Though the base Blazer with front-wheel drive starts at just over $31,000, models equipped with leather trim cannot be had for much less than $40,000, reaffirming our position that the Blazer is more about luxury than value or utility.
That said, this author had the opportunity to utilize our test Blazer in the task of moving his daughter from the suburbs of Chicago to Monmouth College in Monmouth, Illinois—a round-trip journey of about 400 miles. As luck would have it, I performed a similar college-daughter transfer earlier this year while evaluating a 2019 Ford Edge Titanium, and the contrasts between the two crossovers are worth noting.
Most importantly, perhaps, the Edge’s nine extra cubic feet of cargo space means the difference between simply packing up and hitting the road and carefully loading and unloading the vehicle until we were able to make all of my daughter’s stuff fit.

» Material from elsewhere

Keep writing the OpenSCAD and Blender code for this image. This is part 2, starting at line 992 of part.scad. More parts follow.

Ultimately, we were able cram everything into the Blazer, but the process of loading it was akin to playing a high-stakes game of Tetris, with virtually every cubic inch of available storage space coming into play.
On the road, the Blazer comes into its own. Even with the weight of a dorm room in the cargo hold, the Chevy’s 308-horsepower 3.6-liter V8 gets the job done, and sounds good doing it. The largish V6 is smooth under all conditions, and the standard 9-speed automatic transmission operates with muted refinement. Our test Blazer averaged just under 22 mpg in driving that consisted of roughly 70-percent highway use (the EPA’s estimate is 21 mpg in combined city/highway driving).

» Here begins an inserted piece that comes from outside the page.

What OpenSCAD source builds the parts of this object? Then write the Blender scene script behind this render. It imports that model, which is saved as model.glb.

Any antiquated notion car shoppers may have about what a Chevrolet cabin should look like will be dispelled when examining an upper trim-level Blazer. The cabin is especially well appointed, and assembly quality looks top-notch—though at nearly $50,000, our test Blazer should feel like a luxury vehicle.
Even on the 21-inch alloy wheels (which replace the Premier’s standard 20-inch units), the Blazer’s ride is comfortable, though firm in the tradition of European crossovers. Buyers considering a Blazer with the Sun and Wheels package, or the sporty RS model, will want to test drive Blazers with smaller-diameter wheels (18-inch alloys are standard) if they prefer a softer ride.

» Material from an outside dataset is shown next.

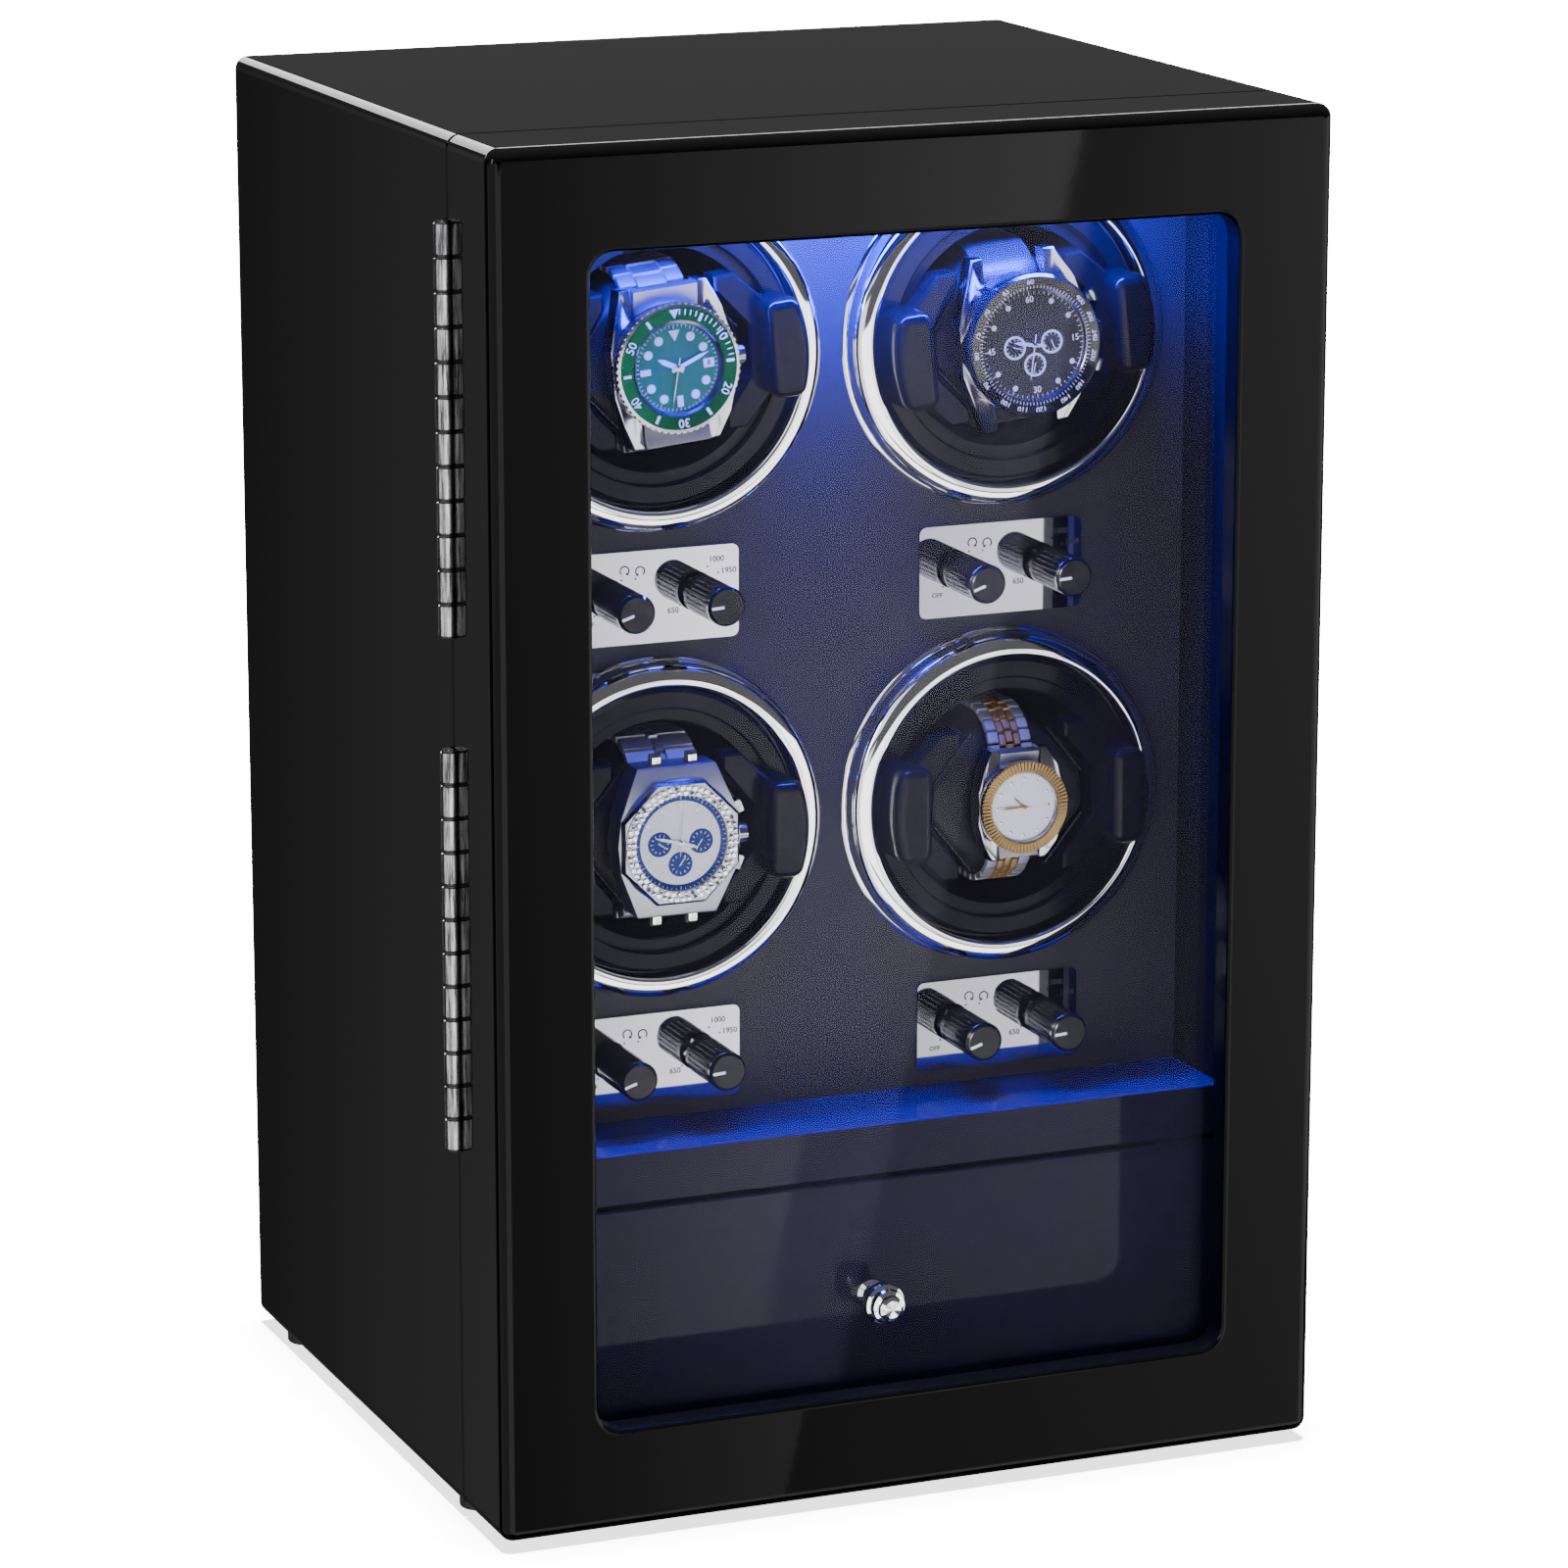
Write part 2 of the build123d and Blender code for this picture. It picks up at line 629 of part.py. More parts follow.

Though not overtly sporty, the Blazer has a frisky nature, though enthusiast drivers will likely find its steering a little too light and lacking in feedback. One Blazer strong point is quietness. Virtually no highway wind noise makes its way inside the cabin, though highway patter can be heard on some surfaces, and may be exacerbated by the 21-inch wheels. There’s plenty of passenger space in both seating rows, and the seats themselves, at least up front, provide plenty of long-trip support. Outward visibility is generally good, though the Blazer’s thick rear roof pillars compromise the view to the rear corners.
The Chevrolet Infotainment 3 system is among the industry’s simplest-to-navigate multimedia interfaces. Though Apple CarPlay and Android Auto are available, the system works nicely on its own terms, and requires the fewest buttons and touchscreen icons of any vehicle we’ve seen lately. In-cabin 4G LTE Wi-Fi is also available, though it requires a data subscription.
It’s easy to argue that the Blazer gives up too much practicality in the name of style, but it’s just as easy to assert that this driver-indulgent crossover is a true reflection of how many consumers actually use their vehicles. It’s nice to have the cargo space there when you need it, but it’s also nice to drive a stylish, well-equipped vehicle when you don’t.
Though the Blazer will never make Consumer Guide’s Best Buy list—it’s just a little too pricey and a little shy on cargo space—we see the appeal. And if this personal-luxury formula works for you, take a Blazer for a test drive. See if you don’t agree that Monte Carlo might have been a better model name.
There are some curious contradictions to Chevrolet’s all-new old-name crossover SUV.
Cargo space isn’t as ample as the vehicle’s size might imply, but there are a number of aids to using the space that’s there. Consider the adjustable cargo fence in tracks on the load floor, cubbies for incidentals in the rear corners, underfloor space in an organizer around the spare tire, and rear seats that fold absolutely flat (though they leave a tiny gap from the load floor).
The interior uses materials that are nice but not genuinely plush, even in the line-topping Premier. There are soft surfaces on the dash top, armrests, and door centers, but press on the door tops and you’ll find no underlying give—not even on the front doors, and all but the strippiest of strippers provide at least that. On the other hand, the test truck had standard ventilated front and heated rear seats, a heated steering wheel, and a Wi-Fi hot spot, features that even some 6-figure luxury vehicles charge extra for (which is how they get to be 6-figure luxury vehicles).
Interior room is good, but this was the first vehicle that I drove in a long time that left me with the distinct impression that the steering wheel wasn’t facing me straight. Driving instruments are colorful and legible; the infotainment system is easy to operate; and climate controls have handy dials to set temperature, but everything else is controlled by a long row of small buttons that are hard to read at a glance. Ride is quiet with no tendency to waggle or wallow, even in speedier lane changes, it and does a nice job of resisting being jolted by potholes. However, steering is a little loose and lacking in feel.
The available eager V6, passenger room, and roster of features make the new Blazer a worthy consideration in its class—just maybe not for perfectionists.